As the weather gets colder, the Salt Spring Island Community Services emergency shelter is getting ready for the winter season.
Though the opening is still more than one month away, staff at SSICS and its Salt Spring Island Housing First program have been looking at ways to make the shelter a more permanent option for those in need. They are in talks with BC Housing for funding to help expand their shelter capacity and hope to make changes before the shelter opens on Nov. 1.
“It’ll take a little bit of work to get that capacity up as the traditional shelter season arrives,” said SSICS executive director Rob Grant. “It is looking like it is going to be another tough winter for the number of people who are requiring some kind of emergency shelter. We really hope things can happen fairly quickly.”
SSICS’ Housing First group was formed to help tackle the problem of homelessness on Salt Spring. They operate as an emergency housing advocate for people experiencing homelessness by running the Salt Spring Island emergency shelter at the Community Services site. They have also conducted homeless counts on the island.
Though Salt Spring has a small population, the number of homeless residents is one of the highest in the country per capita, according to Grant. Even the absolute number of homeless people living on the island is high.
“When you look at the stats of the absolute number of homeless people, we’re right there with communities of 50,000 people,” Grant said. “We don’t get to the numbers that Vancouver or Victoria do, but we’re getting to the numbers that Penticton and Campbell River and Nelson do.”
Using BC Housing’s framework for emergency housing, the shelter would be able to be open 24 hours per day, seven days per week. The transition would include looking at staffing, boosting capacity and infrastructure at the site, as well as having better laundry and meal facilities. Grant has been consulting with other communities in the province and followed a similar approach to funding. Preparing to open full-time will take some time, but Grant is hoping to move forward as soon as funding is confirmed from the provincial organization.

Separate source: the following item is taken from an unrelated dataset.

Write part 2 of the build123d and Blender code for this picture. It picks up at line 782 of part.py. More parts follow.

BC Housing also operates a program called the Rapid Response to Homelessness, which would be the next step for SSICS after implementing the Emergency Housing Program. The rapid response involves having transitional housing for those experiencing homelessness in order to get them into more permanent situations. Most often, this is in the form of modular homes. However, some communities, such as Victoria, have had issues with temporary housing solutions becoming permanent.

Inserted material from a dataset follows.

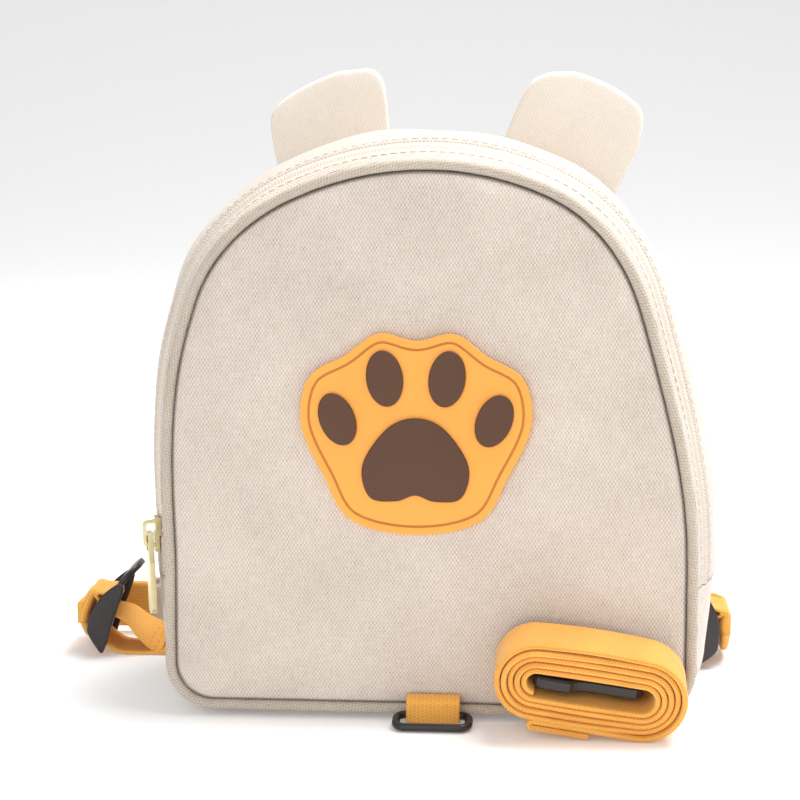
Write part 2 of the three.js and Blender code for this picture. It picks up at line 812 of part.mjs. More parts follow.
// The pull hangs down from its bar, which is the origin of its drawing.
function pullSolid() {
  const half = PULL_WIDTH / 2;
  const shape = new THREE.Shape();
  const top = PULL_BAR / 2;
  shape.moveTo(top, -half * 0.86);
  shape.lineTo(top, half * 0.86);
  shape.quadraticCurveTo(-PULL_LENGTH * 0.2, half * 0.86, -PULL_LENGTH * 0.35, half);
  shape.lineTo(-PULL_LENGTH + half, half);
  shape.quadraticCurveTo(-PULL_LENGTH, half, -PULL_LENGTH, 0);
  shape.quadraticCurveTo(-PULL_LENGTH, -half, -PULL_LENGTH + half, -half);
  shape.lineTo(-PULL_LENGTH * 0.35, -half);
  shape.quadraticCurveTo(-PULL_LENGTH * 0.2, -half * 0.86, top, -half * 0.86);
  const window = PULL_WINDOW_WIDTH / 2;
  shape.holes.push(new THREE.Path([
    new THREE.Vector2(-top, -window),
    new THREE.Vector2(-PULL_WINDOW_LENGTH, -window),
    new THREE.Vector2(-PULL_WINDOW_LENGTH, window),
    new THREE.Vector2(-top, window),
  ]));
  return extruded(shape, PULL_THICKNESS).translate(0, 0, -PULL_BAR / 2);
}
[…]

“If you’re putting modular homes in on a temporary basis, the landowners better be ready for the long run. It may not be a very temporary thing,” Grant said. “As we set up housing, it needs to be permanent. If there’s a spot or someone has land that wants to make it available, then they’re in. A temporary trailer on there is going to turn out to be permanent.”
“If we find land it’ll have to be zoned well. It’ll need services, road access, fire access, sewer and all of those different kinds of things,” he added. “Believe me, it’ll either be permanent or it’ll be landowners in court trying to evict temporary residents.”
For the larger problem of housing on the island, Grant believes that a more cohesive approach from the many groups working on the issue will give the community a better chance at seeing change.
“We have to reach out to funders like [the Canada Mortgage and Housing Corporation] and BC Housing and the CRD, but we don’t have a coherent message. All we do is whine that we have lots of housing problems here, but the solutions that we pose are a little bit patchwork. It would be great to have a cohesive message.”